A similar departure point adorns the work of the Austin, Texas, duo Stars of the Lid, whose dense, sprawling ambient excursions create similar paths of melodic juxtaposition to a background of symphonic stasis. With their recent Kranky release, The Tired Sounds of Stars of the Lid, they move further into the nocturnal, unconscious territories that were charted by their work throughout the last decade. For this effort, their means are expanded, adding strings, horns, and pianos to their trademark guitar textures and field recordings. But Stars of the Lid are less interested in a style than a particular aesthetic, carving melodic structures from the established ambient framework of drone forebears John Cale and Tony Conrad. The result, if languid, is immediately accessible, and at moments ethereal.

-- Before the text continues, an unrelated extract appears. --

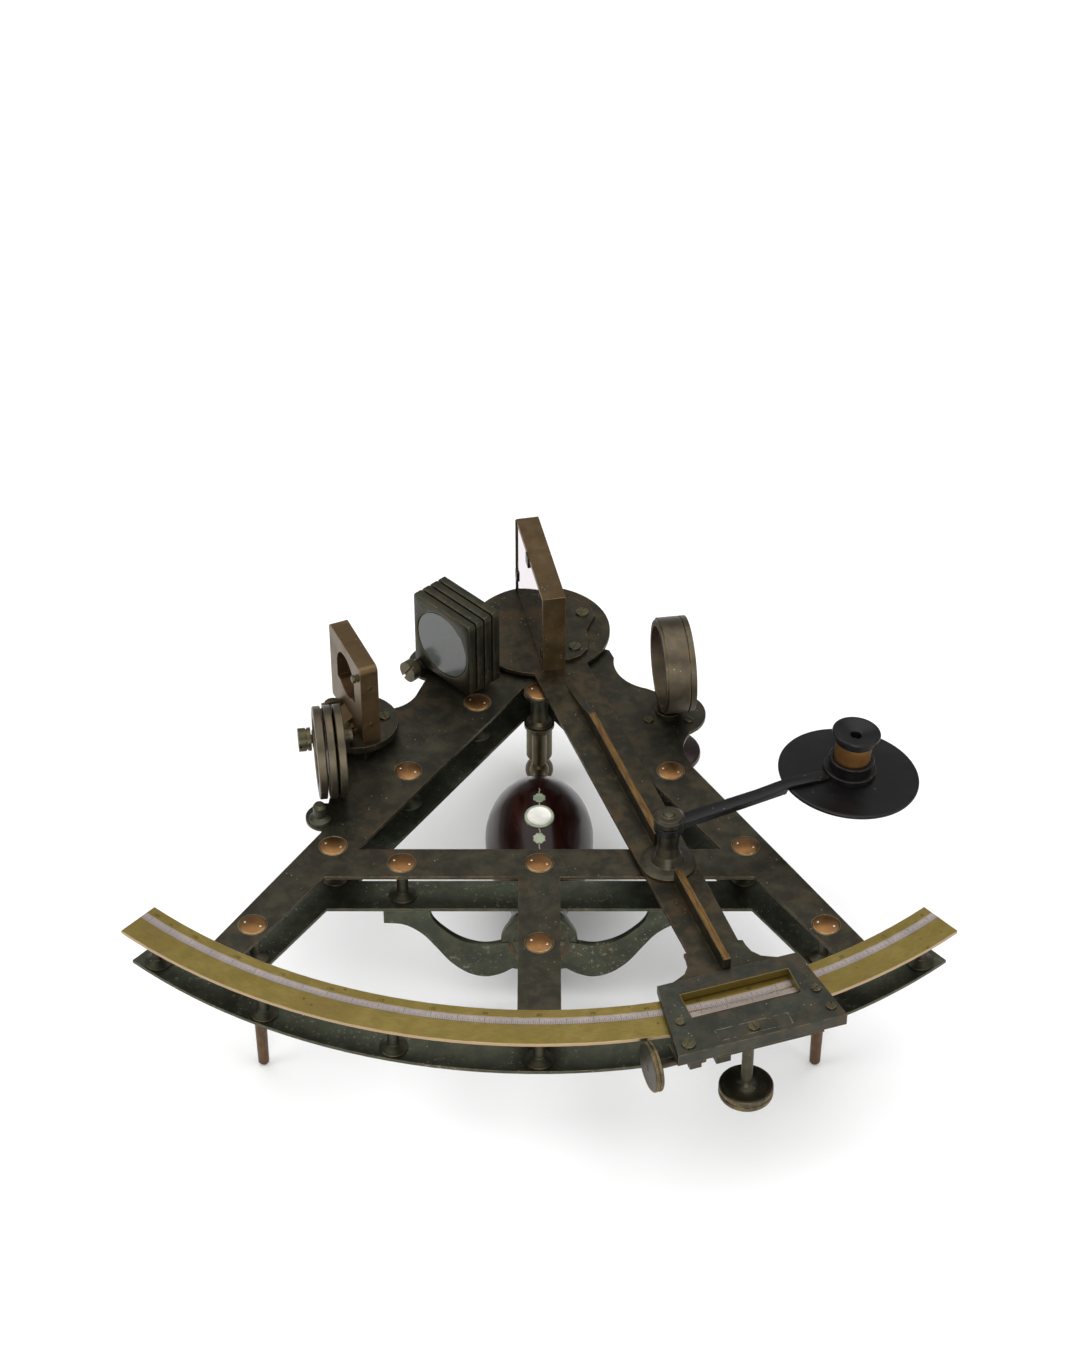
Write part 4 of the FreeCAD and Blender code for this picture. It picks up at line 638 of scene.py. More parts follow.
CAD_FINISHES = {
    "plate": ["upper_frame", "index_mirror_base", "horizon_base", "collar_base", "magnifier_post",
              "collar_stem",
              "index_shade_bracket", "horizon_shade_bracket", "clamp_block"],
    "arm": ["index_arm"],
    "vernier": ["vernier_plate"],
    "lower": ["lower_frame", "handle_bracket", "centre_bearing"],
    "limb": ["limb"],
    "silver": ["silver_scale"],
    "vernier silver": ["vernier_scale"],
    "pillar": ["frame_pillars", "index_arbor", "arbor_nut", "shade_stop_post"],
    "turned": ["rear_foot", "handle_stud"],
    "foot": ["front_feet"],
    "copper": ["pillar_screws"],
    "screw": ["frame_screws", "index_screws", "horizon_shade_pin", "index_shade_pin"],
    "mirror frame": ["index_mirror_frame", "horizon_mirror_frame"],
    "ring brass": ["collar_ring_front", "collar_ring_back"]
    + ["horizon_shade_ring_%d" % k for k in (1, 2, 3)],
    "shade frame": ["index_shade_frame_%d" % k for k in (1, 2, 3, 4)],
    "mirror": ["index_mirror_glass"],
    "horizon mirror": ["horizon_glass"],
    "shade glass": ["index_shade_glass_%d" % k for k in (1, 2, 3, 4)]
    + ["horizon_shade_glass_%d" % k for k in (1, 2)],
    "pale glass": ["horizon_shade_glass_3"],
    "knob": ["clamp_screw", "tangent_screw"],
    "red knob": ["collar_knob"],
    "lacquer": ["magnifier_arm", "reflector_disc", "magnifier_barrel", "magnifier_eyepiece"],
    "tan": ["magnifier_tube"],
    "lens": ["magnifier_lens"],
    "wood": ["handle"],
    "inlay silver": ["handle_inlays"],
}


def finish_named(name):
    return bpy.data.materials[name]


# ---------------------------------------------------------------- shaping

def curve_through(points, steps):
    """More points on a smooth curve through the given ones."""
    made = []
    count = len(points)
    for index in range(count - 1):
        before = Vector(points[max(index - 1, 0)])
        start, end = Vector(points[index]), Vector(points[index + 1])
        after = Vector(points[min(index + 2, count - 1)])
        for step in range(steps):
            t = step / steps
            made.append(tuple(0.5 * (2 * start + (end - before) * t
                                     + (2 * before - 5 * start + 4 * end - after) * t * t
                                     + (3 * start - before - 3 * end + after) * t ** 3)))
    return made + [tuple(points[-1])]


def turned_shape(profile, steps=None):
    """A closed turned solid about the Z axis in millimetres, from (radius, height) points; ends go to the axis."""
    steps = steps or bpy.context.scene.octant_sizes.turn_steps
    bm = bmesh.new()
    line = [bm.verts.new((max(radius, 0.0), 0.0, height)) for radius, height in profile]
    edges = [bm.edges.new(pair) for pair in zip(line, line[1:])]
    bmesh.ops.spin(bm, geom=line + edges, cent=(0, 0, 0), axis=(0, 0, 1), angle=2 * math.pi, steps=steps,
                   use_merge=True)
    bmesh.ops.remove_doubles(bm, verts=bm.verts, dist=0.0005)
    bmesh.ops.recalc_face_normals(bm, faces=bm.faces)
    return bm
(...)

Tired Sounds begins with “Requiem for Dying Mothers,” which carries the same mood its title would suggest. The suite, in its use of strings and compositional style, is indicative of the album as a whole. Lilting beauty is never in short supply on this record, and yet it’s difficult to imagine a point of entry for the material. Rather than sitting down to work out a central melody for a given piece, Adam Wiltzie and Brian McBride seem intent to gather every possible element of sound first: Theme is an afterthought that becomes foreground. Imagine filling every square foot of your living room with rubber balls and then climbing in through the window, lacking any orientation save for that imposed by gravity; beautiful natural patterns can be seen as you tunnel through the synthetic environment. Such patterns resonate throughout Tired Sounds, discernible yet entrenched in the ambient noise.

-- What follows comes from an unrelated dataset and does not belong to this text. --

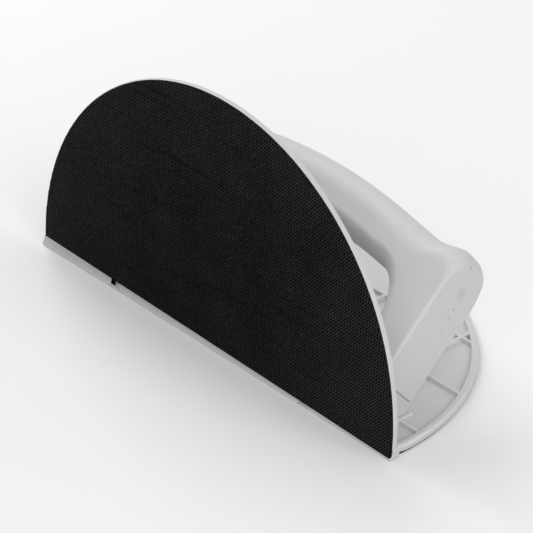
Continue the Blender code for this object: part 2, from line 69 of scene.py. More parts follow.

Tracks flow seamlessly from one to another, and, by doing so, justify the scope and sequence of this fairly sprawling work. To stretch substance over six sides of vinyl is no small task, but Wiltzie and McBridge accomplish it admirably. In fact, I get the impression the duo could have derived nearly the same results from an array of pots, pans and car horns, so effortlessly do they utilize the newly introduced strings of their repertoire. Yet, it’s the stark sequencing of the album’s two piano tracks, “Piano Aquieu” and “Ballad of Distances, part 1,” that stand out against the symphonic backdrop, allowing quiet reckoning in the form of what may well be a Steinway grand submerged in four feet of water.

If ambient music proves anything on an emotional level, it is the undeniable comfort of repetition, courtesy of one’s present familiarity with the preceding moment. Most ambient luminaries, such as Terry Riley and Brian Eno, have proliferated this ethos through singular gestures of epic proportion, whereby entire albums are comprised of a solitary, modulating drone, or a series of intertwining synth loops. By comparison, Stars of the Lid have left their own mark on the genre, finding cohesion in a more incremental manner. That there is such familiarity in a work that drifts constantly from beginning to end speaks to the dexterity of its very conception. The Tired Sounds of Stars of the Lid is a record committed to the present experience of its own duration, but moves beyond this moment with the atmosphere it establishes.